Kirsty Schofield added:
The AFP is always looking to out-smart these organised crime groups – we make sure we have investigators with specialist skills and look to work with partner agencies and private industry to counter a broader range of criminal offending. We will continue to target organised crime at their most vulnerable, namely when they try and legitimise their illegally-obtain proceeds of crime.
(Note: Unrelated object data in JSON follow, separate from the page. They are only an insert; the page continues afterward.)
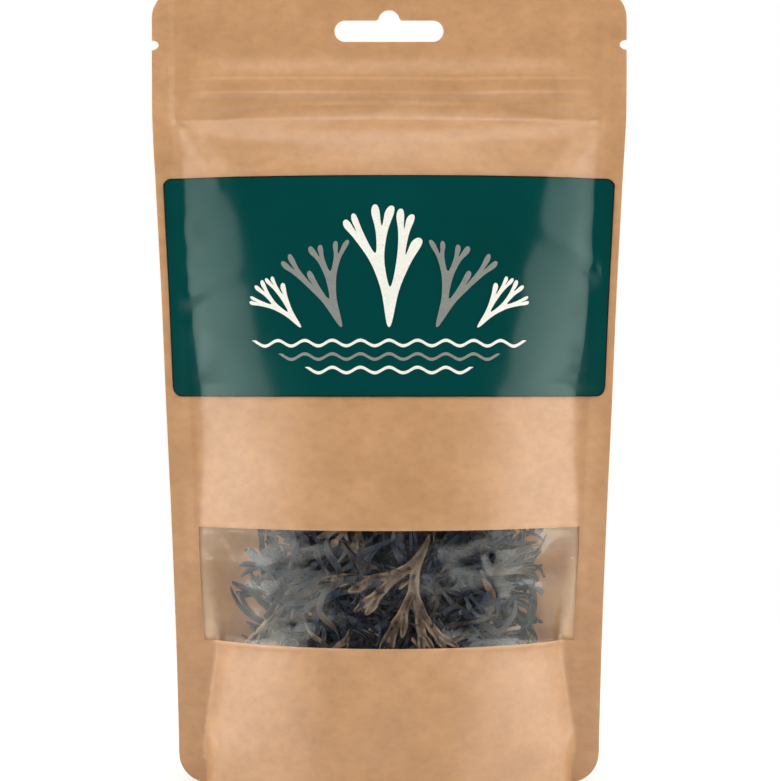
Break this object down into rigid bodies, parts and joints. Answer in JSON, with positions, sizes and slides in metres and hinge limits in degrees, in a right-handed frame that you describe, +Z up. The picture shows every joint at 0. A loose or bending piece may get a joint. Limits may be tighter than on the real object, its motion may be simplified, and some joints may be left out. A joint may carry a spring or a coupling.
{
  "type": "stand-up pouch of dried irish moss seaweed",
  "caption": "Kraft stand-up pouch with a clear window, press-to-close zip and hang slot, filled with forked fronds of dried irish moss seaweed.",
  "frame": {"origin": "on the surface that the pouch stands on, under the middle of the pouch", "axes": "+Z up towards the hang slot, -Y out of the window and label, X across the width"},
  "size_m": [0.13, 0.0506, 0.217],
  "materials": {
    "kraft_paper": "satin brown kraft laminate",
    "clear_film": "clear glossy film",
    "label_vinyl": "glossy dark green label",
    "zip_plastic": "milky clear plastic",
    "seaweed_dark": "dried, dark navy and black",
    "seaweed_brown": "dried, purple brown",
    "seaweed_tan": "dried, bleached tan"
  },
  "bodies": {
    "root": {"back_panel": "kraft_paper", "bottom_gusset": "kraft_paper", "frond_01": "seaweed_tan", "frond_02": "seaweed_dark", "frond_03": "seaweed_brown", "frond_04": "seaweed_dark", "frond_05": "seaweed_dark", "frond_06": "seaweed_tan", "frond_07": "seaweed_dark", "frond_08": "seaweed_brown", "frond_09": "seaweed_dark", "frond_10": "seaweed_dark", "frond_11": "seaweed_tan", "frond_12": "seaweed_dark", "frond_13": "seaweed_brown", "frond_14": "seaweed_dark", "frond_15": "seaweed_dark", "frond_16": "seaweed_tan", "frond_17": "seaweed_dark", "frond_18": "seaweed_brown", "frond_19": "seaweed_dark", "frond_20": "seaweed_dark", "frond_21": "seaweed_tan", "frond_22": "seaweed_dark", "frond_23": "seaweed_brown", "frond_24": "seaweed_dark", "frond_25": "seaweed_dark", "frond_26": "seaweed_tan", "frond_27": "seaweed_dark", "frond_28": "seaweed_brown", "frond_29": "seaweed_dark", "frond_30": "seaweed_dark", "frond_31": "seaweed_tan", "frond_32": "seaweed_dark", "frond_33": "seaweed_brown", "frond_34": "seaweed_dark", "frond_35": "seaweed_dark", "frond_36": "seaweed_tan", "frond_37": "seaweed_dark", "front_label": "label_vinyl", "front_panel": "kraft_paper", "window_film": "clear_film", "zip_groove_strip": "zip_plastic", "zip_rib_strip": "zip_plastic"}
  },
  "joints": []
}
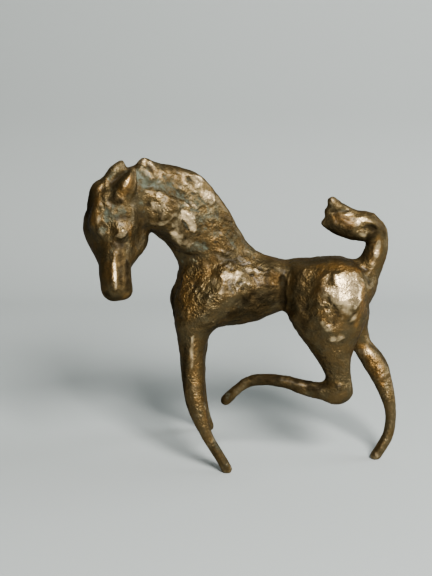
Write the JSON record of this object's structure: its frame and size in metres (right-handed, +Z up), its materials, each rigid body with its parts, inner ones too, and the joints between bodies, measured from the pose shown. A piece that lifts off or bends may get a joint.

ATO Assistant Commissioner Aislinn Walwyn, who leads the agency’s operational activity under the SFCT said:
![Aislinn Walwyn, ATO](https://www.leaprate.com/wp-content/uploads/2020/07/Aislinn-Walwyn.jpg)
Source: LinkedIn
A common theme of serious financial crime is a business that may appear legitimate on the surface, but once you peel back the layers, you discover a web of well-organised syndicated activity, like phoenixing, which causes real harm to people’s livelihoods and lines the pockets of people who abuse the system.
Walwyn continued:
The SFCT is focused on pursuing people who deliberately try to rip off the country by evading their taxes. Not complying with tax obligations is not a victimless crime – the whole community is impacted by this behaviour. Revenue loss is a significant injury suffered by all Australians.
Walwyn added:
Together, we have pieced together a very complex set of arrangements involving members of a syndicate allegedly engaged in fraud, phoenix activity and tax evasion. The debt recovery actions we have taken ensure we can claw back as much of the money illegally obtained by these groups and direct it back to the community where it belongs.
Four of the arrested men from Queensland and Earlwood were each charged with one count of conspire with the intention of dishonestly causing a loss to the Commonwealth. The charge carries a maximun penalty of 10 years in prison. They were also charged one count of conspire to deal with proceeds of crime with maximum penalty of 25 years in prison.